The story of how one man’s struggle to free his family after the fall of the Philippines in World War II inspired him to create new weapons systems that hastened the Allied victory.
Military historian Bruning (Battle for the North Atlantic: The Strategic Naval Campaign that Won World War II in Europe, 2013, etc.) tells the story of Paul Irvin “Pappy” Gunn (1899-1957), a former Navy man who rose through the ranks to become one of the hottest aviators in the service before retiring to start Philippine Air Lines. Living in Manila with his wife and children, Gunn enjoyed the good life—yet he well knew the danger of Japanese expansion. After Pearl Harbor, he laid plans to get them to safety using his company’s planes. But the situation deteriorated faster than anyone expected, and Gunn was back in the war effort, using the airline’s planes to move Army personnel and equipment.
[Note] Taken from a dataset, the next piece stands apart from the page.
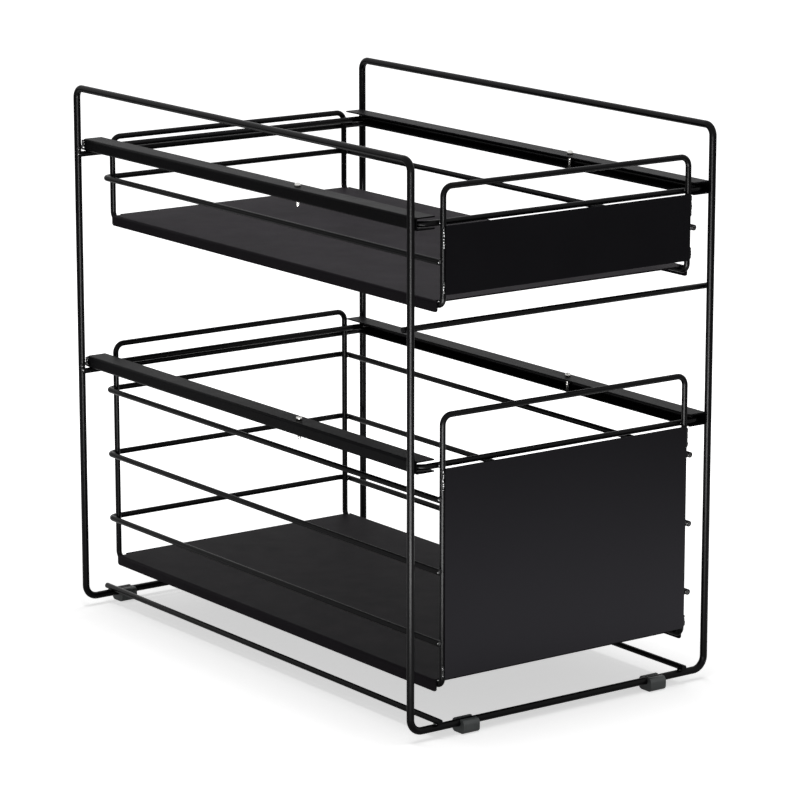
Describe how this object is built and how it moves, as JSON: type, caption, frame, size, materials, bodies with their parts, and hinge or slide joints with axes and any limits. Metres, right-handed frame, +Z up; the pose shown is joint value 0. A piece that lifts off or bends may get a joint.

When Manila fell, he was on a long-distance mission, too far away to save his family, who went into a prison camp. Gunn’s attempts to find a way back to rescue them never got off the ground; instead, he turned to tinkering on planes. His major coup was converting the B-25 medium bomber into a gunship, a new weapon that turned the tide against the Japanese navy. Bruning also follows the family’s grueling experiences in the prison. This is a compelling story with strong characters and a wealth of fascinating incidents, set against some of the fiercest action of the war. However, the author spends too much time going into bits of back story; while these passages fill in the portrait of Gunn, they slow down the flow of the main story. Bruning’s writing is workmanlike but never really smooth, and he sometimes neglects the larger context. Fortunately, the subject matter is strong enough, on the whole, to carry readers along.
Certainly flawed, but it should appeal to readers who enjoy a good adventure and/or war story.